The reason? The GOP rank-&-file, who elected them (and the GiC) and upon whom they depend for re-election in just over a year. A massive majority of them nationwide — and far higher percentages of them in many "red" districts — still happily support the GiC. If any Congressperson takes the Apricot Wonder on in any meaningful way, s/he risks offending those folk, who may not turn out to vote for them, or who (worse, in their minds) might support some wild-eyed upstart crank who may decide to primary them and run them right out of their jobs. Which most assuredly can happen even to the most entrenched GOPer in Congress; just ask former House majority leader Eric Cantor about that.
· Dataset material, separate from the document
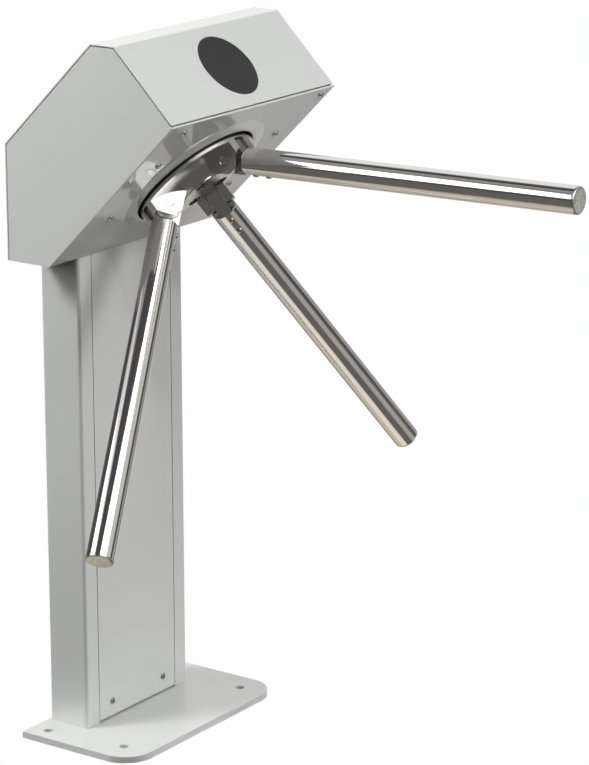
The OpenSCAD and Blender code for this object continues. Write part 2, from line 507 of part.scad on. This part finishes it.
// ---------- electronics and wiring in the column ----------
bx = col_back + col_t;   // inside of the back wall
module control_board() color([0.05, 0.3, 0.12]) difference() {
    union() {
        translate([bx + 12, -60, 430]) cube([1.6, 120, 160]);
        translate([bx + 13.5, -40, 520]) cube([12, 30, 40]);
        translate([bx + 13.5, 0, 530]) cube([12, 32, 32]);
        for (i = [0:2]) translate([bx + 13.5, -34 + 24 * i, 485]) cube([15, 18, 12]);
        for (i = [0, 1]) translate([bx + 13.5, 40, 480 + 26 * i]) rotate([0, 90, 0]) cylinder(r = 8, h = 14);
    }
    for (y = [-54, 54], z = [436, 584]) translate([bx + 10, y, z]) rotate([0, 90, 0]) cylinder(d = 3.4, h = 6, $fn = 32);
}
module board_spacers() color("silver") for (y = [-54, 54], z = [436, 584]) translate([bx, y, z]) rotate([0, 90, 0]) {
    cylinder(d = 7, h = 12, $fn = 6);
    translate([0, 0, 11.9]) cylinder(d = 3.3, h = 4, $fn = 32);
    translate([0, 0, 13.6]) cylinder(d = 6, h = 2.2, $fn = 32);
}
module terminal_block() color([0.1, 0.45, 0.2]) difference() {
    translate([bx + 13.6, -44, 436]) cube([14, 88, 14]);
    for (i = [0:9]) translate([bx + 22, -39.6 + 8.8 * i, 443]) rotate([0, 90, 0]) cylinder(d = 5, h = 8, $fn = 24);
}
module internal_cable() color([0.15, 0.15, 0.15]) {
    translate([bx + 24, -24, 0]) cylinder(d = 8, h = 436);
    translate([bx + 24, 24, 562]) cylinder(d = 8, h = 198);
    translate([bx + 24, 24, 760]) sphere(d = 8, $fn = 24);
    translate([bx + 24, 24, 760]) rotate([0, 31, 0]) cylinder(d = 8, h = 55);
}
module cable_clips() color("white") for (q = [[-24, 120], [-24, 260], [-24, 390], [24, 640]]) difference() {
    translate([bx, q[0] - 7, q[1]]) cube([30, 14, 8]);
    translate([bx + 24, q[0], q[1] - 1]) cylinder(d = 8.1, h = 10);
}
module earth_stud() color([0.75, 0.65, 0.3]) translate([-62, 85, 0]) {
    cylinder(d = 6, h = 30);
    translate([0, 0, base_t]) cylinder(d = 11.5, h = 5, $fn = 6);
    translate([0, 0, base_t + 7]) cylinder(d = 14, h = 1.5);
    translate([0, 0, base_t + 8.5]) cylinder(d = 11.5, h = 5, $fn = 6);
}

base_plate();
column_shell();
column_front_panel();
column_panel_screws();
column_top_flange();
head_fixing_bolts();
head_body();
head_cover();
slope_screws();
indicator_window();
indicator_board();
indicator_board_spacers();
mechanism_plate();
plate_standoffs();
bearing_housing();
housing_bolts();
bearing_outer_rings();
bearing_balls();
bearing_inner_rings();
main_shaft();
shaft_sleeves();
shaft_nut();
rotor_hub();
rotor_skirt();
rotor_screws();
arm_pins();
lock_plate();
lock_plate_screws();
lock_wheel();
damper_gear();
damper_pinion();
rotary_damper();
encoder_disc();
position_sensors();
pawl_a();
pawl_b();
pawl_pivots();
solenoid_a();
solenoid_b();
plunger_a();
plunger_b();
control_board();
board_spacers();
terminal_block();
internal_cable();
cable_clips();
earth_stud();
arm_root(0);  // arm_1_root
arm_tube(0);  // arm_1_tube
arm_cap(0);  // arm_1_cap
arm_screws(0);  // arm_1_screws
arm_root(1);  // arm_2_root
arm_tube(1);  // arm_2_tube
arm_cap(1);  // arm_2_cap
arm_screws(1);  // arm_2_screws
arm_root(2);  // arm_3_root
arm_tube(2);  // arm_3_tube
arm_cap(2);  // arm_3_cap
arm_screws(2);  // arm_3_screws
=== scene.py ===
import bpy, bmesh, math
from mathutils import Vector, Matrix


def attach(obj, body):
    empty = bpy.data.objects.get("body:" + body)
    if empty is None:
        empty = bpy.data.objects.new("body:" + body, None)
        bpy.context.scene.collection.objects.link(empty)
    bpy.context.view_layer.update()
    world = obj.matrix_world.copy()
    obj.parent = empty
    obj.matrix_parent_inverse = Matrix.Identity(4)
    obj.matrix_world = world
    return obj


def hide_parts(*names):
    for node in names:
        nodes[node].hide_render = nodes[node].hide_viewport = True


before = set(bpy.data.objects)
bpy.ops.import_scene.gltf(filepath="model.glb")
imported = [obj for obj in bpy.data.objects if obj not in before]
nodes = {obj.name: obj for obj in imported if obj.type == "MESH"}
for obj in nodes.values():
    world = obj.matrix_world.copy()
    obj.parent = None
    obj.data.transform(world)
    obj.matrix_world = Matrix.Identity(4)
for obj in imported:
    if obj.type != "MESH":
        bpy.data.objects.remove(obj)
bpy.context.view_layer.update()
scene = bpy.context.scene
MM = 0.001

# ---------------------------------------------------------------- frames of the part
R2 = math.sqrt(0.5)
O = Vector((0.0865, 0.0, 0.8235))          # rotor axis where it meets the slope
A = Vector((R2, 0.0, -R2))                 # out of the slope
U = Vector((R2, 0.0, R2))                  # up the slope
V = Vector((0.0, 1.0, 0.0))                # along the head
PHASE, ARM = math.radians(3.0), math.radians(45.6)
PIN_R, PIN_H = 65.5, 24.5


def uvh(u, v, h):
    return O + (U * u + V * v + A * h) * MM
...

In short, the Apricot Wonder's supporters still constitute a voting bloc with demonstrable electoral power. They can make or break people ... and they'll do so in a heartbeat. They love their GiC and they will worship him to the end of their days — no matter how infantile, incompetent, or downright criminal he may be. The Congressional GOP cannot and will not cross him — because doing so would mean crossing his raging fanbois, which their political calculus tells them they simply cannot do. No matter what the GiC does.
Re: "Even granting for the sake of argument that that’s true, all of them were OK with participating in an event with people carrying Confederate and Nazi flags."
Some of them were also chanting things like "Jews will not replace us." I submit that, also, is very much "not-OK."
Re: "Mainstream society is pushing back, though."
Unfortunately, that doesn't matter. They can push all they want ... but unless they can dismantle the GiC's supporters and the voting bloc they comprise, nothing they do will ever change a damned thing. And really, there is no way to dismantle that voting bloc. It's solid, it's committed, and via the GiC's own "fake news" propaganda campaign, inoculated against being derailed from its beliefs by anything that might ever be reported about its hero in the mass media.
Sorry to throw a wet blanket on things, but really, that's just how it is. The only way to change the GiC's voting bloc is to marginalize them — to a catastrophic degree. By that, I mean, relegate them to impotence, to the point where they no longer have any voice, and are driven away from the polls so they won't contaminate ballots any more. That can be done, if a persistent and pervasive campaign is carried out to do so. This will require the use of many different tactics. The single most obvious of them is to boycott businesses owned by GiC supporters. But other tactics (only legal ones, of course!) will have to be employed, in addition. And they'll have to be carried out in the face of a vehement (and possibly lethal) backlash.
Sorry to say, though, I don't see that there are enough Americans with enough courage, enough inventiveness, and enough persistence to enforce such a campaign and make it work. I really don't.
Oh,m, I'm sure fear of a backlash from the Trumpanzees is the main reason Trump hasn't been impeached already. But remember, we only need a minority of Congressional Republicans to get impeachment done (assuming all or most Congressional Democrats support it), and quite a few are already on board. Some of them are willing to take the risk, or represent districts or states with few hard-core Trumpanzees, or they just don't care any more.
By that, I mean, relegate them to impotence, to the point where they no longer have any voice, and are driven away from the polls so they won't contaminate ballots any more.
Not really. People can be very determined and still lose elections. There's more of us than there is of them. Even a lot of Republicans are appalled at Trump.
See the rest of the paragraph beginning with "Mainstream society is pushing back, though". The real extremists are being fired from their jobs and hounded off the net. Nobody wants to support them. Unlike the broader population of even hard-core Trumpanzees, they're so few in number as to be impotent.